• **Problem to solve**:
Check every line below for the string "before", and copy the lines that contain it.

• **Provided records**:
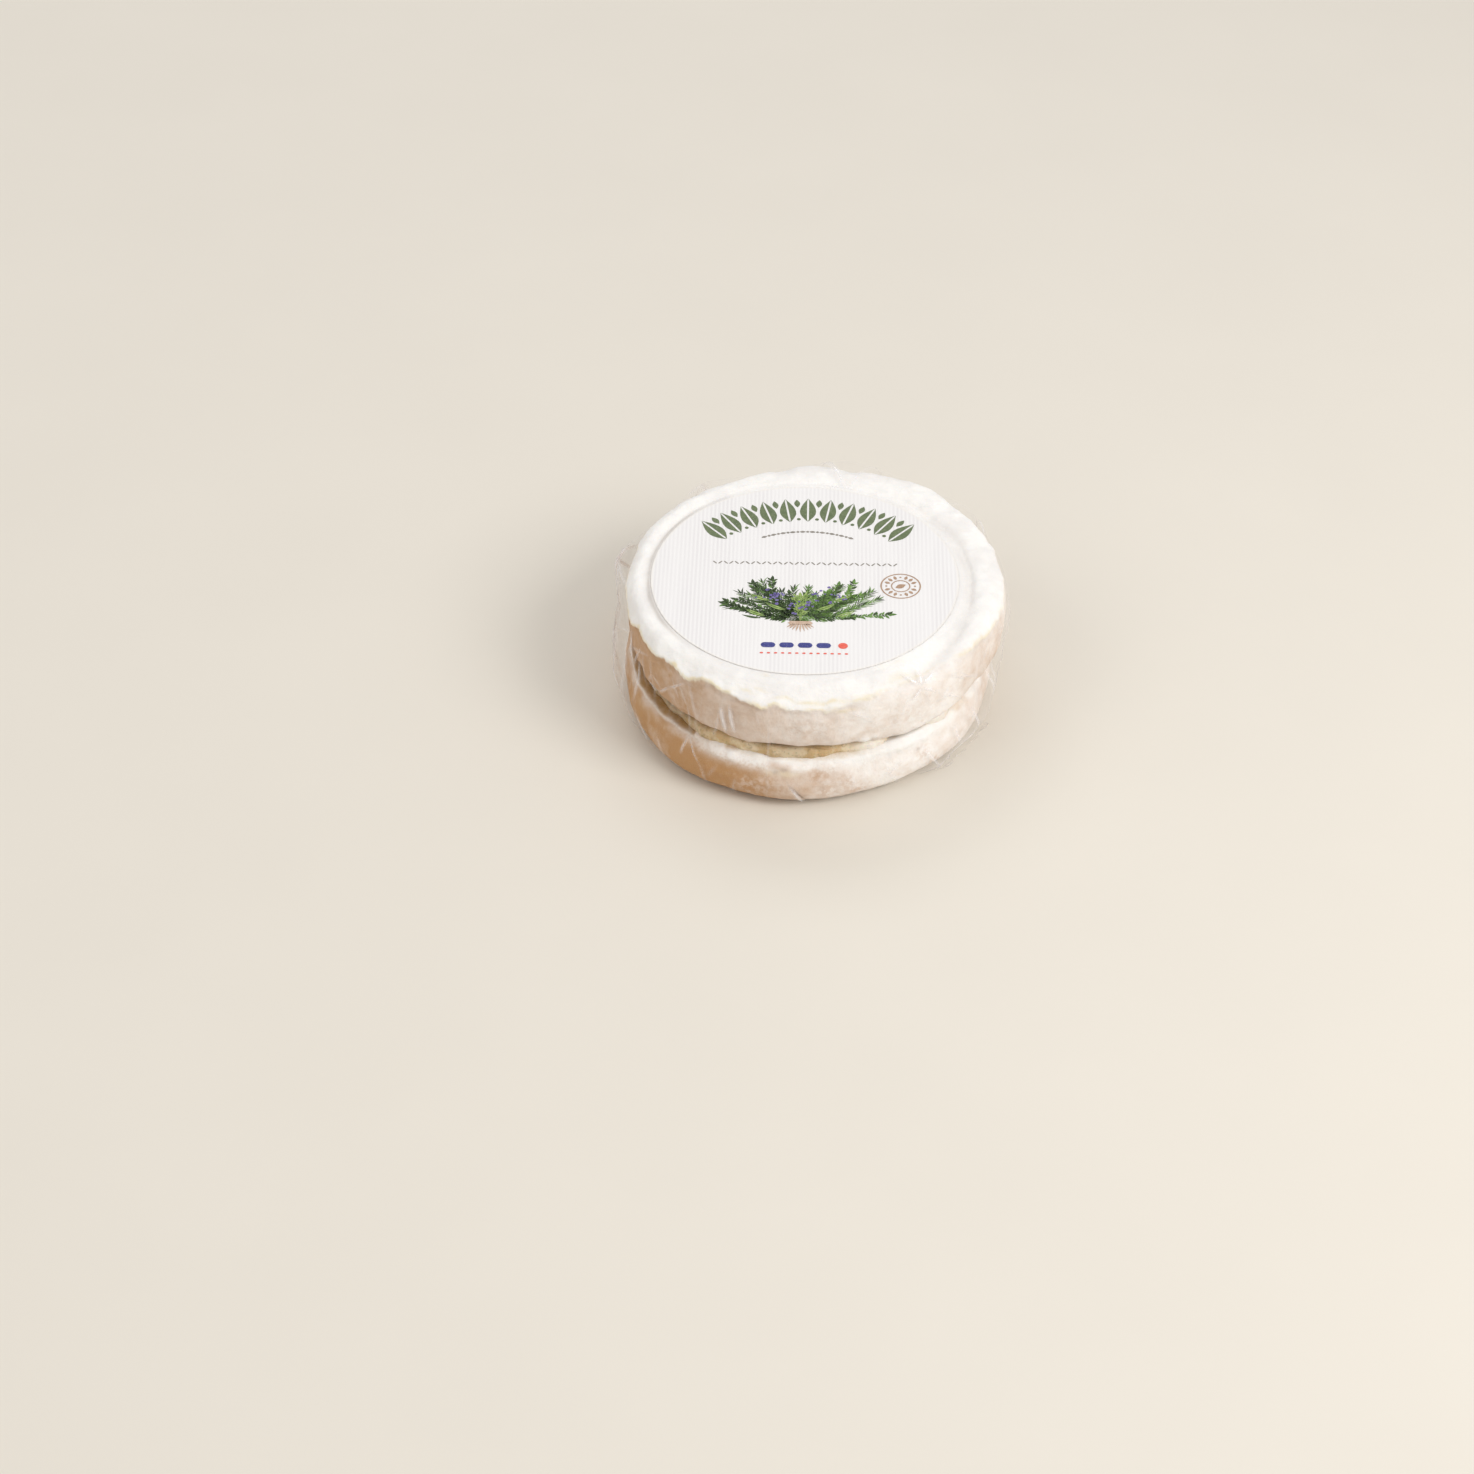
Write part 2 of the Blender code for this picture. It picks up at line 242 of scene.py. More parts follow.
* * *
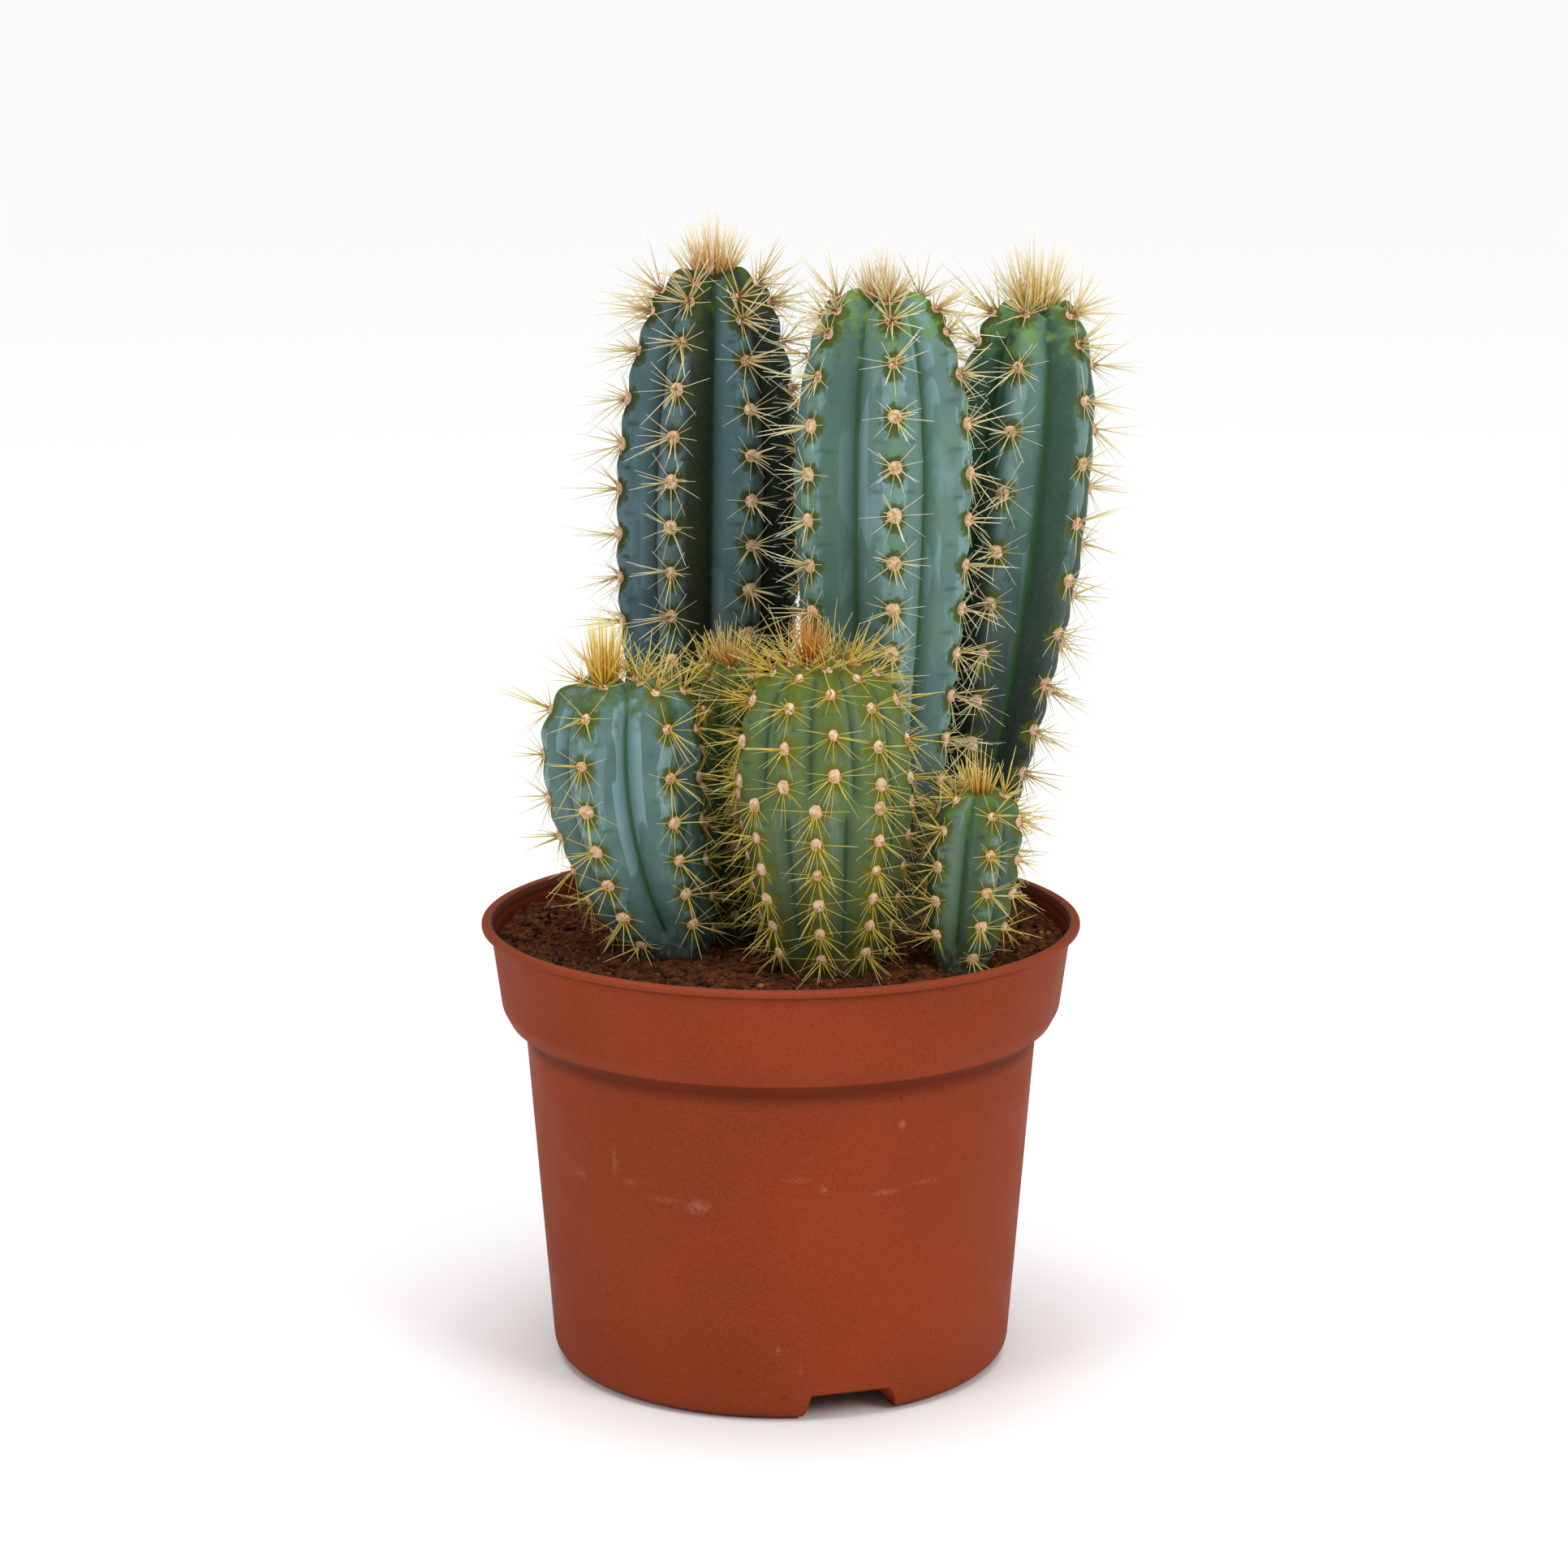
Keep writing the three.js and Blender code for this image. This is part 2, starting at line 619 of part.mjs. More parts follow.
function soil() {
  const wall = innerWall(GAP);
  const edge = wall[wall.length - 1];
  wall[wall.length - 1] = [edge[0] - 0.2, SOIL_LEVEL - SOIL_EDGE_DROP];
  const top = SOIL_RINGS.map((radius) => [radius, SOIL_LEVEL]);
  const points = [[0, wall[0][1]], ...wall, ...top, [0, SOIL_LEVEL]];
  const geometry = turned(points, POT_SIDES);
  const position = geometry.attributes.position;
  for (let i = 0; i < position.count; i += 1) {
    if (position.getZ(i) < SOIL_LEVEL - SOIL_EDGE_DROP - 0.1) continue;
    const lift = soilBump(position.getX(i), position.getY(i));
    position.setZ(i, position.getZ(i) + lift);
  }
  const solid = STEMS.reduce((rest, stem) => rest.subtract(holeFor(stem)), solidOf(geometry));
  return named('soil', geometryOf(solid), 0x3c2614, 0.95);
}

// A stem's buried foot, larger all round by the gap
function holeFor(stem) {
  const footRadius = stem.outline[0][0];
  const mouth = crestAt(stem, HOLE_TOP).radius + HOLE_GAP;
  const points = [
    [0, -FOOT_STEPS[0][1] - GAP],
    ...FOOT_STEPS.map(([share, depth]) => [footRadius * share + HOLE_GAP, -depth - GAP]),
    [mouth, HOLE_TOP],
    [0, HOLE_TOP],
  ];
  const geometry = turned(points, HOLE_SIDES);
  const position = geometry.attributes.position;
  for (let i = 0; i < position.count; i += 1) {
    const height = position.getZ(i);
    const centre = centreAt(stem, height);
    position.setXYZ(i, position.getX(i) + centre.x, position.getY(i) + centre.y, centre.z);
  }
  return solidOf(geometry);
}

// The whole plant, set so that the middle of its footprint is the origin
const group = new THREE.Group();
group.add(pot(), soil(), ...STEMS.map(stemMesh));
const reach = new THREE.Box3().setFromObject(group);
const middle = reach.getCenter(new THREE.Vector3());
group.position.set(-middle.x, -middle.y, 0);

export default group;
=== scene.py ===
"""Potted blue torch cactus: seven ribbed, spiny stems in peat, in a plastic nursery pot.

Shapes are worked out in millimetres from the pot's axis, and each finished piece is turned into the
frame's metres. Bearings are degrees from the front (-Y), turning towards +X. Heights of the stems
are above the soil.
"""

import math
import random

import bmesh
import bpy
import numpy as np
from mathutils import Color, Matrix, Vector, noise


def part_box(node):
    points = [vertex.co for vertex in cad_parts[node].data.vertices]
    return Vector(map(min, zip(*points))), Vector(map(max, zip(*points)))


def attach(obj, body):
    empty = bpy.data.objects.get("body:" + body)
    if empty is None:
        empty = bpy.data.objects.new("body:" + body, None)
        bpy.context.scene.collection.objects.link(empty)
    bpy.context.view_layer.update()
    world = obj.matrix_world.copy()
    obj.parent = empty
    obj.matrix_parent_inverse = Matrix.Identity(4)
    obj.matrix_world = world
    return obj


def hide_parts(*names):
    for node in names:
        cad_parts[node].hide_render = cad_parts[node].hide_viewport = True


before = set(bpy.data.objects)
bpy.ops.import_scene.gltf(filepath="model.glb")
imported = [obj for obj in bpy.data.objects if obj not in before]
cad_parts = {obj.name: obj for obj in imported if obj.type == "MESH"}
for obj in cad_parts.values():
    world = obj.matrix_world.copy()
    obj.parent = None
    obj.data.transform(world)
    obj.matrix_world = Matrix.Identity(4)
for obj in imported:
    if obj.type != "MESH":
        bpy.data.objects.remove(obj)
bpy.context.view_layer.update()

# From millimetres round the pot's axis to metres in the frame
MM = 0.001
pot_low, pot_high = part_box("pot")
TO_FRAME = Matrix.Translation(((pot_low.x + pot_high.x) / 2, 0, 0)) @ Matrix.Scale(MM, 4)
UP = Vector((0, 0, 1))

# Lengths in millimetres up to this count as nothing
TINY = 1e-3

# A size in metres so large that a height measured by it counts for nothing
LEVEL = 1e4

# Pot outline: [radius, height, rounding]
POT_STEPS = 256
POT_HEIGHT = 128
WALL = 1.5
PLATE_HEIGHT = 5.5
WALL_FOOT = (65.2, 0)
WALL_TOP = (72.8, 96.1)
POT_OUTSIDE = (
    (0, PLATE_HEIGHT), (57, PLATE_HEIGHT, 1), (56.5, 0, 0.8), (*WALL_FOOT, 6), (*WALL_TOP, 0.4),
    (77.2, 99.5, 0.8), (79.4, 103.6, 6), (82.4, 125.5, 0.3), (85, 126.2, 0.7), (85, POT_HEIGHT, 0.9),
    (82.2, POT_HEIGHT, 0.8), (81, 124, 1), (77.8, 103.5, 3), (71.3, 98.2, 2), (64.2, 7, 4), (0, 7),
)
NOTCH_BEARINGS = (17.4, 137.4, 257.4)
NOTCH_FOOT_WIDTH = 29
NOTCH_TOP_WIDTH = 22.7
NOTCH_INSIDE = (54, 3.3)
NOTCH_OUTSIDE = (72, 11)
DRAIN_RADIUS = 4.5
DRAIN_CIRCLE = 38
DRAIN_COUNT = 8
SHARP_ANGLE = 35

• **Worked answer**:
before = set(bpy.data.objects)
imported = [obj for obj in bpy.data.objects if obj not in before]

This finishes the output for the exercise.